In the first part, we discussed the "crops" , cyanobacteria that are the so-called primary producers in our ecosystem. When you have a primary producer that can harvest light energy and make food (photosynthesis), they are usually the targets of heterotrophs. We see this in the macroscopic world too. Who wouldn't want ready-made food? However, a more elegant solution would be if a cell could hold onto the primary producer forever and in every cell (if it is multicellular) and also pass it on to future generations. This is what happened in the history of plants.

Somewhere over a billion and a half years ago, a eukaryote swallowed a cyanobacterium and didn't let go. They formed a stable association (Symbiotic?) This ancestor, technically the archaeplastida, was the ancestor of the green plants, the rhodophytes and an organism called the glaucophytes. I haven't had the chance to explore the rhodophytes or the fascinating glaucophytes, but there are several beautiful posts on rhodophytes in microcosmos. e.g. https://microcosmos.foldscope.com/?p=transfer_114317

The lineage leading to the green plants though I have extensively explored and in this post, I shall describe some algae I have encountered under the foldscope.

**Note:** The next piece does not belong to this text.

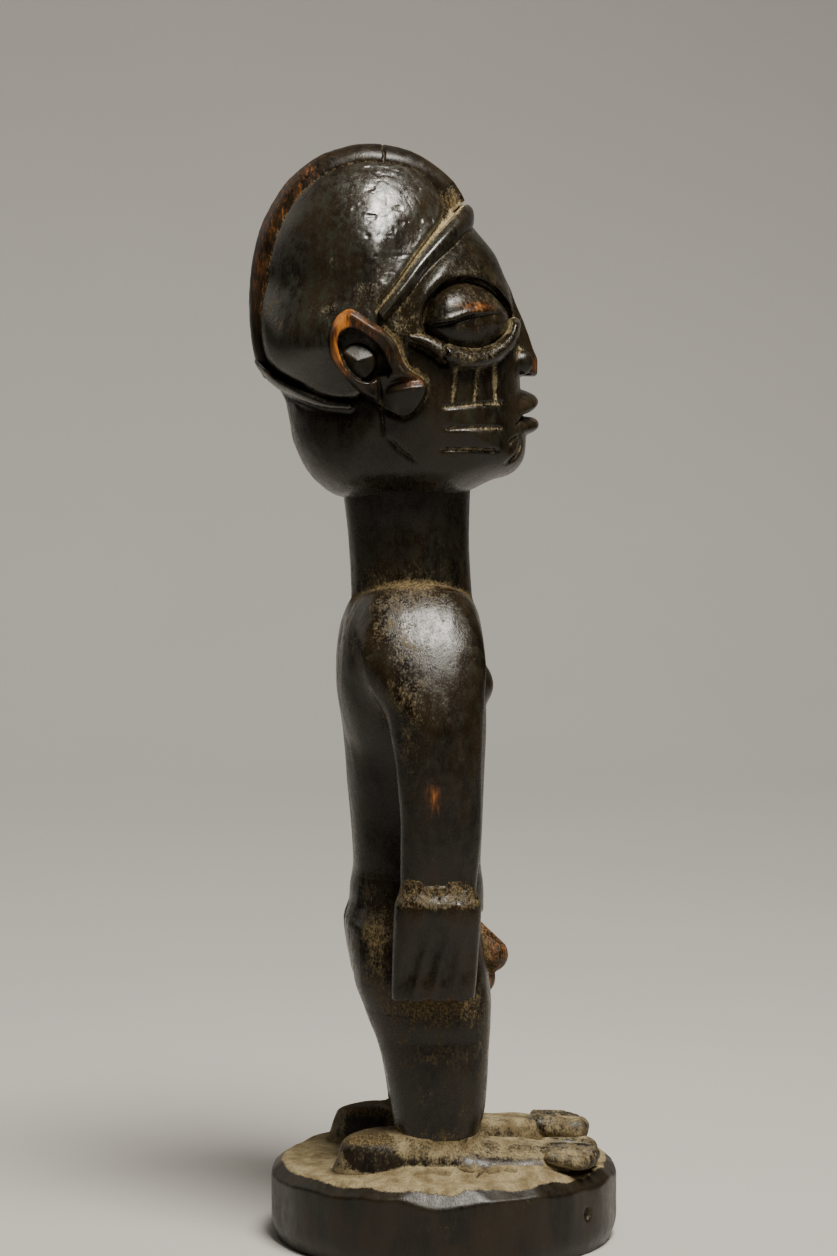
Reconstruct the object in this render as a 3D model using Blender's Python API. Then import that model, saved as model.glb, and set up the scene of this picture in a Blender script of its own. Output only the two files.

1. The simplest forms of these are the chlorophyte green algae. One such is the chlorophyte Chlamydomonas, a model system in many laboratories
Here is a video of Chlamydomonas in the company of Tetrahymena . The Ciliates are trying to chomp down the algae. Chlamydomonas are often in tetrads.
2. This loose multicellularity of Chlamydomonas was institutionalized across the chlorophytes to something more permanent in organisms such as Gonium (4-16 cells), Pandorina (8.16 or 32 cells), Eudorina (16, 32, or 64 cells) and in Volvox (500-50,000 cells). Here are some videos of Volvox . They are fascinating. You can see the daughter colonies in them and even their flagellae (with some imagination).
Also at https://youtu.be/152tgl03kDY

4. At some point in the evolutionary history of the green plants, they completely lost their flagellae and perhaps reinvented their multicellularity. These then gave rise to the complex multicellular plants with vessels. The algal group closest to the land plants is the charophyte. We often see these in microcosmos posts. For example, the beautiful Spirogyra with a helical arrangement of chloroplasts is a charophyte. I am posting a picture below.
5. Another fascinating member of the Charophytes is Micasterias, a type of desmids. Below is a timelapse of many hours where a picture was taken every 30 seconds or so. Notice that Micasterias is comprised of two half-cells. Each half-cell just has one chloroplast. What a massive chloroplast this is that has spread out in that weird shape. At the center is the nucleus.
Here is another time lapse of Micasterias I took for over 3 hours.
https://youtube.com/shorts/VG8tuzoWEjM?feature=share

Yet another desmid I have observed is Cosmarium, which is much smaller that Micasterias . Notice that there are two types of desmids in the next video.
From some of these Charophytes emerged the land plants such as the mosses and ferns, gymnosperms and angiosperms that dominate our landscape. Across posts, on the microcosmos we often see microscopic explorations of these multicellular plants and posts on leaves, stomata, pollen , trichomes, spores and so on.